Not long after weathermen (note that old-school "stewardess"-like gender specificity) became known as meteorologists, newsrooms starting pimping out their gadgetry with green screens, and hiring shiny "talent" instead of local science geeks who hadn't gotten into MIT or Cal Tech. And not long after that, Weather quite simply ate the entire newscast as we knew it.
It used to be that the broadcast Weather took a backseat to Sports, to the News itself even. But no more. Whether a result of climatological nightmares caused by global warming, or recent devastating storms — or just the fact that for most, Sports now lives on ESPN, or online; or that there is no longer perceived to be any real news in the News (despite fighting wars on two fronts, and being on the verge of enacting game-changing healthcare reform).
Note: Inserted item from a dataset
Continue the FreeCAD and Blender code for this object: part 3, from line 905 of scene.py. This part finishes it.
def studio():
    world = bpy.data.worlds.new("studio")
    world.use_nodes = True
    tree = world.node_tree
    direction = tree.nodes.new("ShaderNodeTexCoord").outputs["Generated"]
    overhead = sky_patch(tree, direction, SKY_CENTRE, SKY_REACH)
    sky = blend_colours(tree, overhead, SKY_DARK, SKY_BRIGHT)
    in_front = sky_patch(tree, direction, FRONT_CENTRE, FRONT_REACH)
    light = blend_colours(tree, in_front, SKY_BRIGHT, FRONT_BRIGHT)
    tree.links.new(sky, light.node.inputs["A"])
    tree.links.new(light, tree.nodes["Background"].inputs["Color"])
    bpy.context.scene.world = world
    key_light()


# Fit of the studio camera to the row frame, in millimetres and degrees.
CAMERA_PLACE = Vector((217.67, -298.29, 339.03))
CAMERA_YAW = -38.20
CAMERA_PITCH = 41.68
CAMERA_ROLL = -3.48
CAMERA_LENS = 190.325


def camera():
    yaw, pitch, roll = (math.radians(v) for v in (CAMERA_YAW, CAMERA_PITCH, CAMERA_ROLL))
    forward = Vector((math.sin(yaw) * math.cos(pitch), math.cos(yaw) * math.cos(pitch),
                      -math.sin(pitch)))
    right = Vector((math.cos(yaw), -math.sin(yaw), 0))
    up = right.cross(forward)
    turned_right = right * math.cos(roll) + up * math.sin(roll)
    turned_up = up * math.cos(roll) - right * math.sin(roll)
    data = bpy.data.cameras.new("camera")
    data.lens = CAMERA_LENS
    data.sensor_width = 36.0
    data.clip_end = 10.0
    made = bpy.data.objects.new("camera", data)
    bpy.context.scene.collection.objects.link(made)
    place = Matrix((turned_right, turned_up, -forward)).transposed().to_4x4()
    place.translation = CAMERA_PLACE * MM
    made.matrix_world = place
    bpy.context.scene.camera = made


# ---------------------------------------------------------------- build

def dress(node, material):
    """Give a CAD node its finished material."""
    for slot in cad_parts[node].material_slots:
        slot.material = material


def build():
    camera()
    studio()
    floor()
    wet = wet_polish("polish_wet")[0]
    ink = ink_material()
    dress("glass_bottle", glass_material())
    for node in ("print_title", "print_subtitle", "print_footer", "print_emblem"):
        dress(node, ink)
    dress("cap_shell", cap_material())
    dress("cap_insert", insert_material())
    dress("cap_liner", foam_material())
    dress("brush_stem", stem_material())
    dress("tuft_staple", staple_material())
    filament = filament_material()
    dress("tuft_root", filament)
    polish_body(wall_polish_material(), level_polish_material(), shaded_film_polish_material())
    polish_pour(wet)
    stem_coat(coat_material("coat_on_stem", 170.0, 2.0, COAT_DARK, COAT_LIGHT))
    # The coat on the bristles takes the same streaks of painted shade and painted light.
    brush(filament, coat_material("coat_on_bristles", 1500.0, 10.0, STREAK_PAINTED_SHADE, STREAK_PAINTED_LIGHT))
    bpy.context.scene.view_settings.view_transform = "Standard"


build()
Nowadays — if we actually sit through the fatty part of the news — we are party to 5–10 minutes of talking-head telestrating with 27 plasma-color maps with circles and arrows and a snow squall's worth of jibba-jabba on each bit. Before, blessedly, they finally succumb and show the simple thing we have, in fact, been looking for all along. The only graphic that really matters: the 5-day forecast, complete with temperatures and easy-to-follow happy-sun/angry-cloud icons.
And really, they could make it a 3-day graphic, and I'd be happy — because I live in New England, and have no earthly reason to believe a weather forecast 4–5 days out.
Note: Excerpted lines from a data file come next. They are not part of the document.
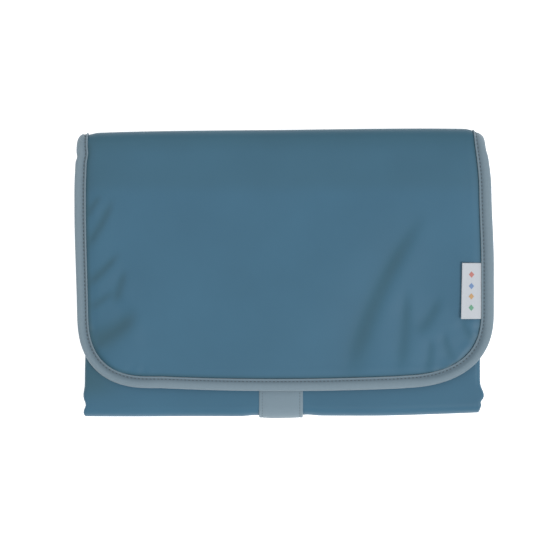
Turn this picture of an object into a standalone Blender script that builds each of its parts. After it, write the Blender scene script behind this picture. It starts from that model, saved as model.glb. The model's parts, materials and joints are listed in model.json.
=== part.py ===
"""Fold-up changing pad, closed: three padded panels in a zigzag, with a bound flap on top.

The pad lies on its back panel.  +X runs to the right along the folds, +Y from the bottom fold
to the top fold, +Z up through the layers.  The bottom fold joins the back and front panels, and
the top fold joins the front panel and the flap.  Lengths below are millimetres.
"""
import math

import bmesh
import bpy
from mathutils import Vector

MM = 0.001

# Driving dimensions.
FLAP_HALF_WIDTH = 157.5
FLAP_EDGE_Y = -89.0
FLAP_CORNER = 48.0
PANEL_LEFT = -150.0
PANEL_RIGHT = 148.0
PANEL_CORNER = 14.0
BOTTOM_FOLD_Y = -99.35
TOP_FOLD_Y = 100.3
PANEL_THICKNESS = 7.6
LAYER_GAP = 0.6
FABRIC = 0.8
GAP = 0.3
SOFT_EDGE = 2.4

# Levels of the three layers.
BACK_FACE_Z = 0.0
FRONT_FACE_Z = 2 * PANEL_THICKNESS + LAYER_GAP
BOTTOM_AXIS_Z = FRONT_FACE_Z / 2
FRONT_UNDER_Z = FRONT_FACE_Z - PANEL_THICKNESS
TOP_AXIS_Z = FRONT_FACE_Z + LAYER_GAP

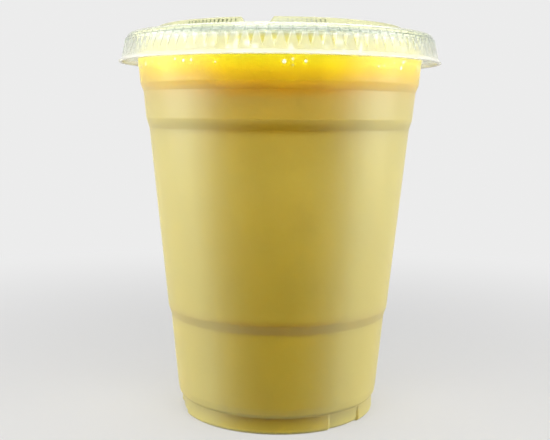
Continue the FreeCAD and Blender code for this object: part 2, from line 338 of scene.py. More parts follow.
@dataclass(frozen=True)
class PaintedMistPlastic(ClearPlastic):
    """Clear plastic under a painted mist, which the flats of its flutes are free of.

    The mist paints light and shade: a highlight along the hem, whiter flutes for their
    highlights and a darker band round the collar as painted shade. A layer of mist is a
    height, then a colour whose alpha is how thick the mist is.
    """

    painted_light_mist: tuple[tuple[float, float, float, float, float], ...] = ()
    flute_count: int = 96
    flute_foot: float = 117.4
    flute_top: float = 121.5
    flute_half: float = 1.15
    flute_radius: float = 51.0
    crown_radius: float = 49.85

    def flute_flats(self, graph: Graph) -> Value:
        """Mask the flat inside each flute.

        Args:
            graph: The material's graph.

        Returns:
            1 on a flat, or else 0.
        """
        x, y, _ = graph.parts(graph.place())
        radius = graph.math("SQRT", x * x + y * y) * (1 / MM)
        turn = graph.math("ARCTAN2", y, x) * (self.flute_count / math.tau)
        pitch = math.tau * self.flute_radius / self.flute_count
        across = graph.math("ABSOLUTE", graph.math("FRACT", turn) - 0.5) * pitch
        spread = self.flute_half / (self.flute_top - self.flute_foot)
        rise = (graph.height() - self.flute_foot) * spread
        skirt = radius.ramp(self.crown_radius - 1.5, self.crown_radius)
        return (1 - (across - rise).ramp(-0.25, 0.15)) * skirt

    def coat(self, graph: Graph) -> Value:
        """Lay the painted mist over the plastic.

        Args:
            graph: The material's graph.

        Returns:
            The shader.
        """
        low, high = self.painted_light_mist[0][0], self.painted_light_mist[-1][0]
        stops = [((layer - low) / (high - low), colour) for layer, *colour in self.painted_light_mist]
        share = (graph.height() - low) / (high - low)
        # The mist's colour and thickness by height: painted highlights on the hem and flutes,
        # painted shade at the collar.
        layers = graph.node("ShaderNodeValToRGB", {"stops": stops}, {0: share})
        blotch = graph.noise(graph.place(), 110.0, 3.0) * 0.9 + 0.55
        clear = graph.noise(graph.place(), 30.0, 1.0).ramp(0.4, 0.6) * 0.4 + 0.6
        cover = layers.sibling("Alpha") * blotch * (1 - self.flute_flats(graph) * clear)
        return graph.lay(cover, self.plastic(graph), self.painted_film(graph, layers))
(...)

And jargon? I don't give a goddamn about el niños and la niñas. I don't care about why and how. I want to know how warmly I should dress tomorrow and if it would be prudent to bring home my laptop from work due to impending snow. End of story.
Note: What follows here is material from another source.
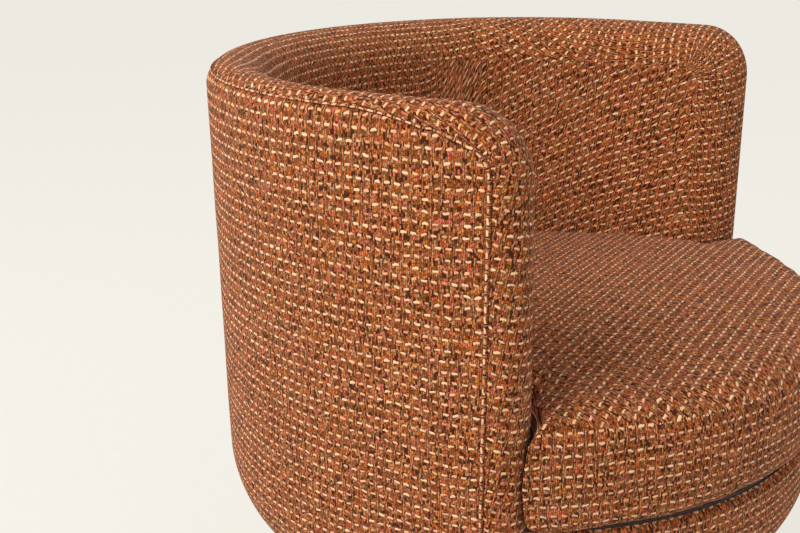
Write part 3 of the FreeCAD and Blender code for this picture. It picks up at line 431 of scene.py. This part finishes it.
def band_columns(way):
    """Columns of the crown and front band of one half of the tub."""
    columns = []
    stations = half_stations()
    u = v = 0.0
    last = stations[-1].run
    places = {}
    for station in reversed(stations):
        turn = band_turn(station.run)
        step = station.run - last
        last = station.run
        u += step * math.cos(turn)
        v += step * math.sin(turn)
        places[id(station)] = (u, v, turn)
    for station in stations:
        u, v, turn = places[id(station)]
        column = []
        for depth, below, length, across in band_section(station):
            point = station.place(way, depth, below)
            along = u + across * math.sin(turn)
            column.append((point, (way * along, v - across * math.cos(turn))))
        columns.append(column)
    return columns


def inside_columns(way):
    """Columns of the inside face of one half of the tub, under the band."""
    columns = []
    for station in half_stations():
        if station.kind == "front":
            break
        below = band_section(station)[0][1]
        if station.kind == "crown":
            behind, top = station.behind, station.height - below
        else:
            reach = arm_corner_radius - below
            behind = station.behind - reach * math.sin(station.turn)
            top = station.height + reach * math.cos(station.turn)
        column = []
        for row in range(inside_rows + 1):
            height = mix(top, inside_bottom, row / inside_rows)
            shift = lean(height) * smooth((0.15 - behind) / (0.15 - front_inner_radius))
            run = face_station - behind + shift
            point = at(way * run, wall_thickness, height)
            forward = max(0.0, run - 0.18)
            share = smooth(forward / 0.16)
            rise = inside_row_rise * share
            u = run * (1 - wall_thickness / corner_radius)
            u += (crown_height - height) * math.tan(inside_thread_lean) * share
            v = height * math.cos(rise) - forward * math.sin(rise) * 0.8
            column.append((point, (way * u, v)))
        columns.append(column)
    return columns


def inside_upholstery():
    """Inside of the tub, the crown and both arm fronts, in one piece up to the outside seam."""
    grids = []
    for way in (1, -1):
        grids.append(band_columns(way))
        grids.append(inside_columns(way))
    outward = (Vector((0, 0.298, 0.55)), Vector((0, -1, 0)))
    return cloth_piece("inside_upholstery", grids, outward)


def seam_path(way):
    """Points of the outside seam of one half, with outward directions and welt radii."""
    path = []
    for station in half_stations():
        depth, below, length, across = band_section(station)[-1]
        point = station.place(way, depth - 0.0012, below)
        inward = plan(way * (face_station - station.behind))[1]
        radius = mix(top_welt_radius, welt_radius, smooth(0.4 - station.run / 0.05))
        path.append((point, -inward, radius))
    return path


def seam_welt(name, way):
    """Narrow welt in the outside seam of one half of the tub."""
    path = seam_path(way)
    columns = []
    run = 0.0
    for index, (point, outward, radius) in enumerate(path):
        before = path[max(0, index - 1)][0]
        after = path[min(len(path) - 1, index + 1)][0]
        if index:
            run += (point - before).length
        along = (after - before).normalized()
        across = along.cross(outward).normalized()
        lift = across.cross(along).normalized()
        column = []
        for side in range(welt_sides + 1):
            turn = 2 * math.pi * side / welt_sides
            place = point + (across * math.cos(turn) + lift * math.sin(turn)) * radius
            column.append((place, (run, row_pitch / 2 + radius * (turn - math.pi / 2))))
        columns.append(column)
    point, outward, radius = path[40]
    piece = cloth_piece(name, [columns], (point + outward * welt_radius, outward), 0)
    close_ends(piece)
    return piece


def close_ends(piece):
    """Caps on the open ends of a tube."""
    pick(piece)
    bpy.ops.object.mode_set(mode="EDIT")
    bpy.ops.mesh.select_mode(type="EDGE")
    bpy.ops.mesh.select_all(action="DESELECT")
    bpy.ops.mesh.select_non_manifold()
    bpy.ops.mesh.edge_face_add()
    bpy.ops.mesh.select_all(action="DESELECT")
    bpy.ops.object.mode_set(mode="OBJECT")


def front_rail_panel():
    """Curved front below the cushion, between the arm fronts, tucked under at its foot."""
    columns = []
    top = deck_top - 0.001
    for step in range(rail_columns + 1):
        share = 2 * step / rail_columns - 1
        column = []
        for row in range(rail_rows + 1):
            height = mix(foot_height, top, row / rail_rows)
            radius = front_radius - tuck(height)
            turn = share * rail_half_turn(radius, height)
            edge = top - height
            radius -= rolled(0.006, edge) if edge < 0.006 else 0.0
            y = widest_y - radius * math.cos(turn)
            place = Vector((radius * math.sin(turn), y, height))
            column.append((place, (turn * front_radius, -tuck_run(height))))
        columns.append(column)
    outward = (Vector((0, widest_y - front_radius, 0.28)), Vector((0, -1, 0)))
    return cloth_piece("front_rail_panel", [columns], outward)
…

In fact, I'll make a deal with all the meteorologists out there on the teevee: I won't talk to you about my particularly technical niche of professional expertise, and you don't tell me about the leading edge of a cold front mixing with warmer air coming up from the Carolinas due to the tropical depression in the Caribbean or whatever the hell it is with which you all so constantly regale us.
Ah. But as noted, there is (expensive) gadgetry and technology in broadcast Weather — far more than, say, Sports — and producers like to show off their budgetary darlings. So, like a Hollywood summer blockbuster shooting their stunt-gag wad with histrionics not essential to the plot, our newscasts now teem with meteorological pyrotechnics in the same vein (or should I say "vain" — because, just as any film director with say over the final cut of their films, the end result is most certainly less about the audience than it is about simple vanity).
Here's what I want. I want weather tweets. A strict 140-character limit broken by neither sun nor rain nor sleet nor snow. Ditto the beloved "major weather events" — be they tropical storms, water spouts, hurricanes, tornadoes, tsunamis, blizzard of '78s, or Halloween Gales.
Bam! Done, and done. And with time left to actually grab the emergency kit and run downstairs to the cellar.